De hecho, desde hace ya años existe en el país una especie de campaña para denunciar que Uruguay es una especie de paraíso de la corrupción y el lavado de dinero. Algo que llamativamente no se denunciaba con igual fervor en tiempos en que Uruguay caía en el ranking de TI, o en el puerto padecían misteriosos accidentes los escáners que revisan contenedores en busca de drogas. Pero, de golpe, en 2019 el país se convirtió en una Isla Tortuga, llena de piratas, estudios jurídicos corruptos y lavaderos de plata en cada esquina.

En particular es interesante la entrevista con Gil Iribarne. Porque afirma que “no puede ser que Uruguay esté tan bien cuando pasó lo de [Sebastián] Marset o lo de Astesiano. El índice no mide para nada la corrupción en Uruguay, mide la percepción de 13 organismos internacionales sobre la corrupción. Lo que tiene Uruguay son fortalezas estructurales muy importantes, en un mundo en el que esas cosas se han debilitado”.

Más allá del refunfuñe ante la noticia positiva, lo único que alcanza a mostrar como datos concretos para poner en cuestión el principal insumo global para medir la corrupción, son Astesiano y Marset. Dos casos papelonescos para el gobierno saliente, sin dudas. Pero... ¿ejemplos de corrupción desbocada?

Recordemos que a Astesiano, más allá de algunas llamadas morbosas con policías y alguna gestión impropia que no llegó a buen puerto, lo único que se le probó fue que se subió, tarde y mal, a un esquema de venta de pasaportes que llevaba años funcionando. Y que fue detectado y desarticulado por la justicia.

Por si la revisión exhaustiva y frustrada que hizo la justicia en busca de dinero mal habido en manos de Astesiano no fuera suficiente, su reciente rol como seguridad en un evento estival con Fernando Cristino, deja en claro que plata no hizo. ¿Acaso alguien se sometería a semejante indignidad si tuviera dos pesos en su caja de ahorros?

¿Marset? Sí un narco, supuestamente importante en Paraguay, que logró conseguir un pasaporte, al que según los expertos, en cualquier caso tenía derecho. ¿Es eso un caso de corrupción que justifique salir a decir que estamos en un país bananero? Parece que alguna gente no lee las noticias de Argentina, Chile, o Brasil.
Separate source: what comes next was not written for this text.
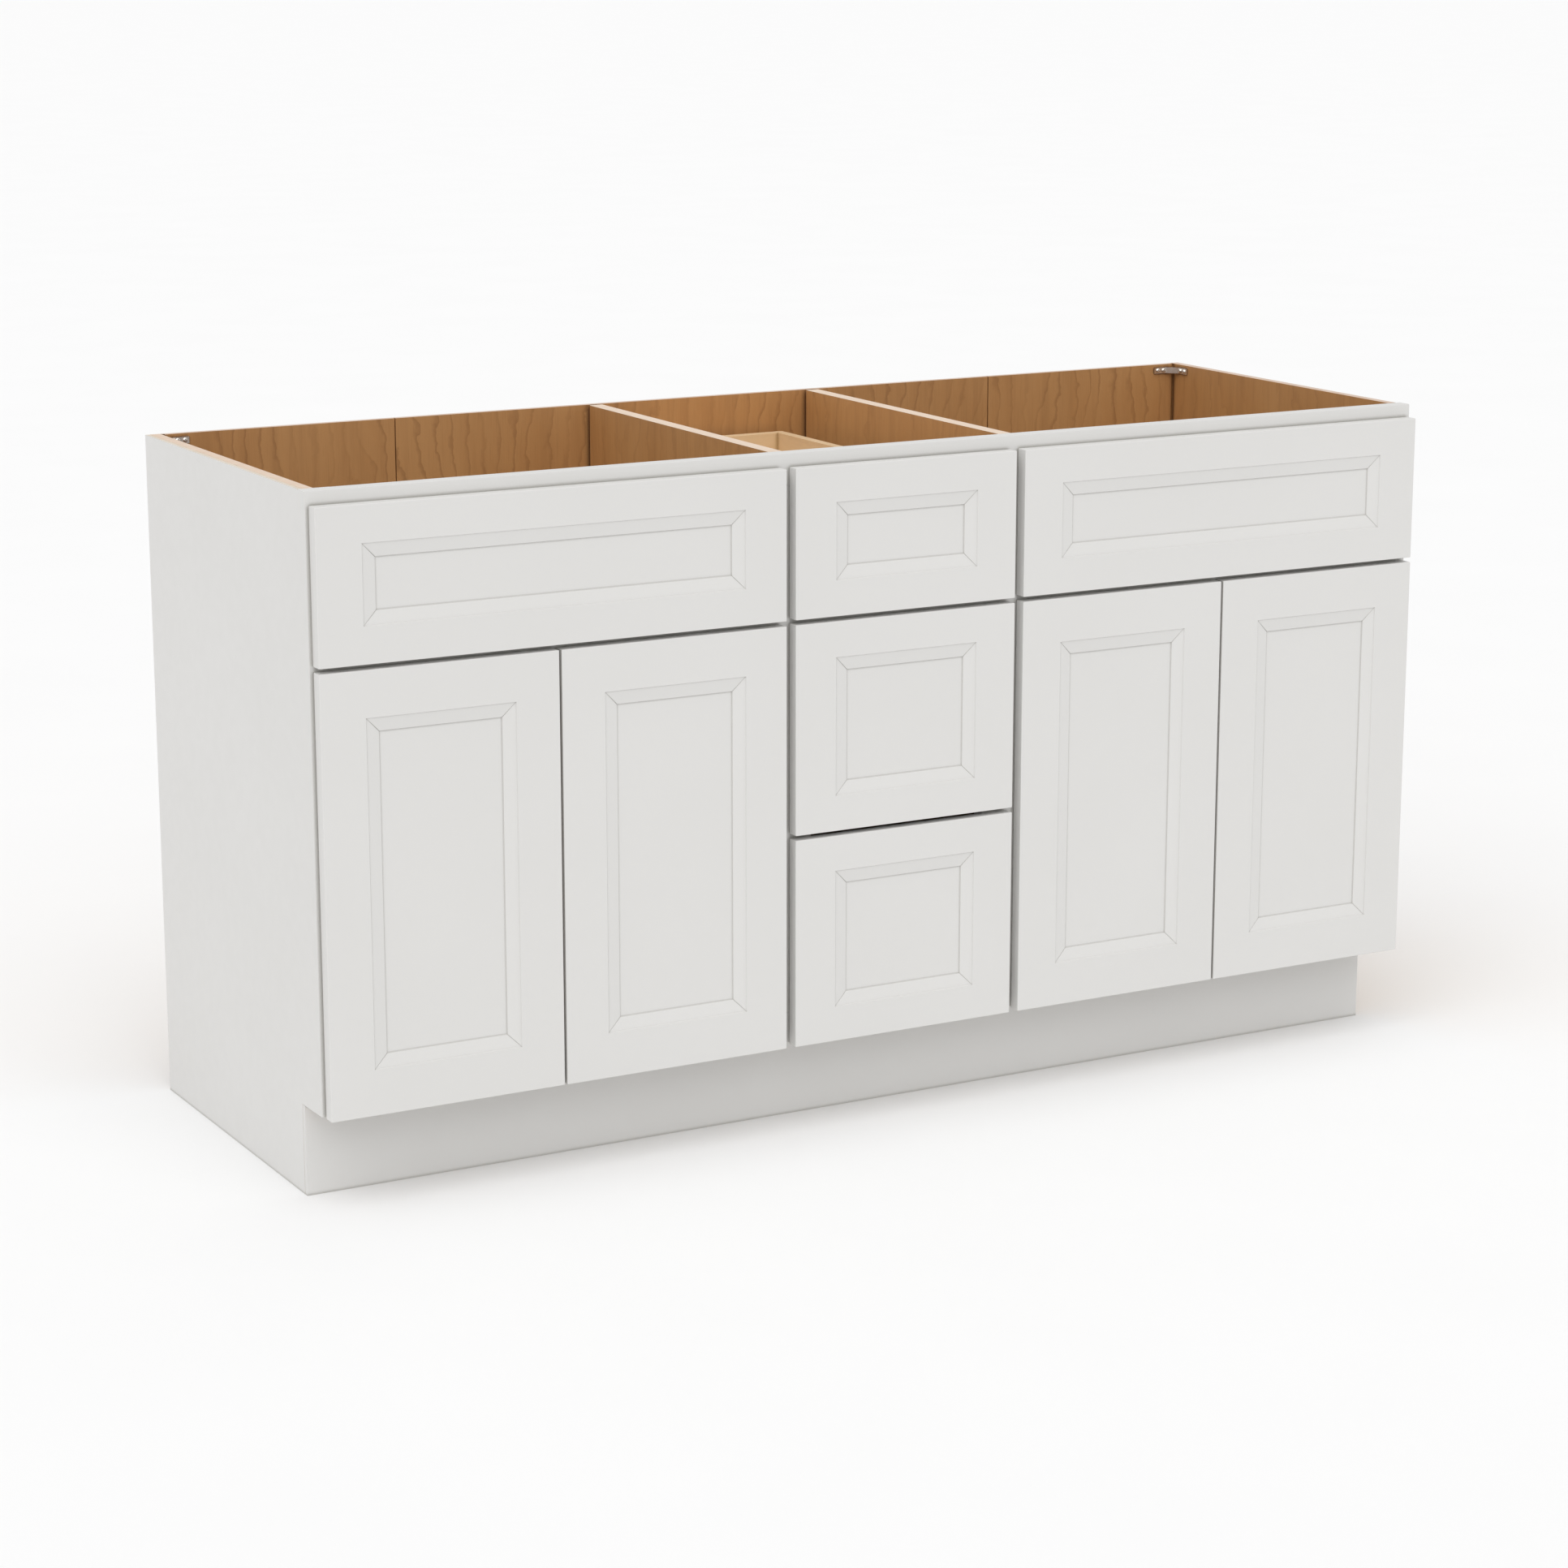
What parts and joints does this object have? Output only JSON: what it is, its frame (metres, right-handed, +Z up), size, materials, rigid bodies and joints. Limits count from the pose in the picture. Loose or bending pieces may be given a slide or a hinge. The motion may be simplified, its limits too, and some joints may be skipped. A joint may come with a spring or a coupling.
{
  "type": "bathroom vanity cabinet",
  "caption": "Freestanding bathroom vanity cabinet with an open top, hinged recessed-panel doors either side of a stack of drawers, false fronts and a recessed toe kick.",
  "frame": {"origin": "middle of the footprint's bounding box, on the floor", "axes": "+Z up, the doors face -Y, +X to the right when facing the doors"},
  "size_m": [1.524, 0.533, 0.833],
  "materials": {
    "white_paint": "satin painted",
    "case_plywood": "stained maple veneer plywood",
    "drawer_maple": "clear lacquered maple",
    "zinc_steel": "zinc plated",
    "nickel_steel": "nickel plated"
  },
  "bodies": {
    "cabinet": {"toe_kick_board": "white_paint", "frame_left_stile": "white_paint", "frame_right_stile": "white_paint", "frame_left_mullion": "white_paint", "frame_right_mullion": "white_paint", "frame_top_rail": "white_paint", "frame_bottom_rail": "white_paint", "frame_left_mid_rail": "white_paint", "frame_center_mid_rail": "white_paint", "frame_right_mid_rail": "white_paint", "left_false_front": "white_paint", "right_false_front": "white_paint", "left_side_panel": "case_plywood", "right_side_panel": "case_plywood", "left_partition": "case_plywood", "right_partition": "case_plywood", "bottom_panel": "case_plywood", "back_panel_left": "case_plywood", "back_panel_center": "case_plywood", "back_panel_right": "case_plywood", "corner_bracket_left": "zinc_steel", "corner_bracket_right": "zinc_steel", "top_slide_left": "zinc_steel", "top_slide_right": "zinc_steel", "middle_slide_left": "zinc_steel", "middle_slide_right": "zinc_steel", "bottom_slide_left": "zinc_steel", "bottom_slide_right": "zinc_steel", "left_outer_door_hinge_plate_lower": "nickel_steel", "left_outer_door_hinge_plate_upper": "nickel_steel", "left_inner_door_hinge_plate_lower": "nickel_steel", "left_inner_door_hinge_plate_upper": "nickel_steel", "right_inner_door_hinge_plate_lower": "nickel_steel", "right_inner_door_hinge_plate_upper": "nickel_steel", "right_outer_door_hinge_plate_lower": "nickel_steel", "right_outer_door_hinge_plate_upper": "nickel_steel"},
    "left_outer_door": {"left_outer_door": "white_paint", "left_outer_door_hinge_cup_lower": "nickel_steel", "left_outer_door_hinge_cup_upper": "nickel_steel"},
    "left_inner_door": {"left_inner_door": "white_paint", "left_inner_door_hinge_cup_lower": "nickel_steel", "left_inner_door_hinge_cup_upper": "nickel_steel"},
    "right_inner_door": {"right_inner_door": "white_paint", "right_inner_door_hinge_cup_lower": "nickel_steel", "right_inner_door_hinge_cup_upper": "nickel_steel"},
    "right_outer_door": {"right_outer_door": "white_paint", "right_outer_door_hinge_cup_lower": "nickel_steel", "right_outer_door_hinge_cup_upper": "nickel_steel"},
    "top_drawer": {"top_drawer_front": "white_paint", "top_drawer_box": "drawer_maple", "top_runner_left": "zinc_steel", "top_runner_right": "zinc_steel"},
    "middle_drawer": {"middle_drawer_front": "white_paint", "middle_drawer_box": "drawer_maple", "middle_runner_left": "zinc_steel", "middle_runner_right": "zinc_steel"},
    "bottom_drawer": {"bottom_drawer_front": "white_paint", "bottom_drawer_box": "drawer_maple", "bottom_runner_left": "zinc_steel", "bottom_runner_right": "zinc_steel"}
  },
  "joints": [
    {"name": "left_outer_door_hinge", "type": "hinge", "parent": "cabinet", "child": "left_outer_door", "pos_m": [-0.758, -0.2665, 0.3695], "axis": [0, 0, -1], "range_deg": [0, 105]},
    {"name": "left_inner_door_hinge", "type": "hinge", "parent": "cabinet", "child": "left_inner_door", "pos_m": [-0.1653, -0.2665, 0.3695], "axis": [0, 0, 1], "range_deg": [0, 90]},
    {"name": "right_inner_door_hinge", "type": "hinge", "parent": "cabinet", "child": "right_inner_door", "pos_m": [0.1653, -0.2665, 0.3695], "axis": [0, 0, -1], "range_deg": [0, 90]},
    {"name": "right_outer_door_hinge", "type": "hinge", "parent": "cabinet", "child": "right_outer_door", "pos_m": [0.758, -0.2665, 0.3695], "axis": [0, 0, 1], "range_deg": [0, 105]},
    {"name": "top_drawer_slide", "type": "slide", "parent": "cabinet", "child": "top_drawer", "axis": [0, -1, 0], "range_m": [0, 0.36]},
    {"name": "middle_drawer_slide", "type": "slide", "parent": "cabinet", "child": "middle_drawer", "axis": [0, -1, 0], "range_m": [0, 0.36]},
    {"name": "bottom_drawer_slide", "type": "slide", "parent": "cabinet", "child": "bottom_drawer", "axis": [0, -1, 0], "range_m": [0, 0.36]}
  ]
}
Brasil es un caso interesante, porque el actual presidente Lula, frente a quien muchos de los mismos opinólogos que se autoflagelan hablando de nuestra corrupción se les aflojan las prendas íntimas, estuvo preso por corrupto. Perdón, por montar un esquema de corrupción que afectó a todo el continente. Y sólo zafó por un tecnicismo que impidió que testimonios clave para su condena fueran validados.

Pero que desde que volvió al poder, (¡oh, casualidad!), su país viene cayendo como un piano en el ranking de TI, y el organismo alertó que allí “la corrupción contraatacó de manera abrumadora”.

Usted dirá: “Bueno, está bien no caer en la autocomplacencia” y que “exigirnos más, nos hace estar donde estamos”. Y compartimos al 100%. Con estos temas no se puede bajar la guardia un segundo.

Pero cuando ponemos en la balanza el nivel de griterío por esto, y lo comparamos con lo que sucedía hace algunos años, y con las opiniones ante lo que pasa en países vecinos, algo no cierra.

Se puede atribuir a un tema ideológico, ya que en la izquierda existe un antiguo desprecio por la industria financiera. Una “neofisiocracia”, pero que también desprecia a la producción primaria, y cuyo único rol aceptable parece ser el de empleado público. También puede haber un tema que estas denuncias habilitan a reclamar mayores controles sobre los flujos de dinero, lo cual permitiría a su vez más recaudación estatal.

Pero es difícil no ver detrás de todo esto un elemento partidista. Que, trágicamente, es capaz de poner la reputación global del país en segundo plano, frente a algunas apetencias políticas minúsculas.